Benarroch certainly has seen her share of ups and downs in the economy. Spain’s premier furrier established Madrid’s first multibrand store in the Seventies and over the years has introduced such brands as Bottega Veneta, Loro Piana, Martin Margiela, Sherin Guild, Kiehl’s and Walter Steiger, an exclusivity she maintains to this day.
Her next project is a slick collection of contemporary shearlings and sheepskin pieces for women and men, including coats, capes, jackets, dresses, separates and skirts designed by daughter Yaël Barnatán to be distributed through El Corte Inglés and a New York showroom.

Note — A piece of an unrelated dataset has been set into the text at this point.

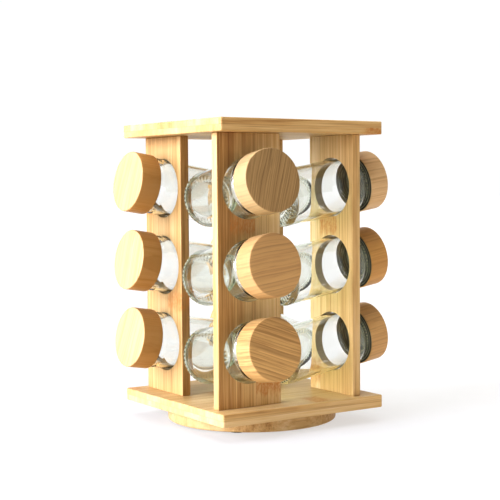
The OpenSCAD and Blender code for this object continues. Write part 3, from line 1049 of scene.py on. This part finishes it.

The pieces will retail for 500 to 1,500 euros, or $625 to $1,870.
Even as Spanish designers struggle, there is a flurry of launch activity by international brands opening stores in Spain for the first time, including Michael Kors in Madrid; Stella McCartney in Barcelona, and Brunello Cucinelli in both Madrid and Barcelona.
“There is always room for big names, especially when they can afford top retail space where street traffic includes a regular wave of tourists,” Heras explained.
“And emotional buying will consistently attract a customer that doesn’t care about price,” added her boss, Roberto Verino, who operates company-owned and franchised stores in Spain, Portugal, Mexico and Latvia.
Then there are local behemoths Inditex and Mango, both of which have seen their sales continue to grow despite Spain’s crisis — driven mainly by international markets. “While both brands show the strength of the Spanish apparel industry, they do not compete for the same customer,” said Santa Eulalia’s Sans.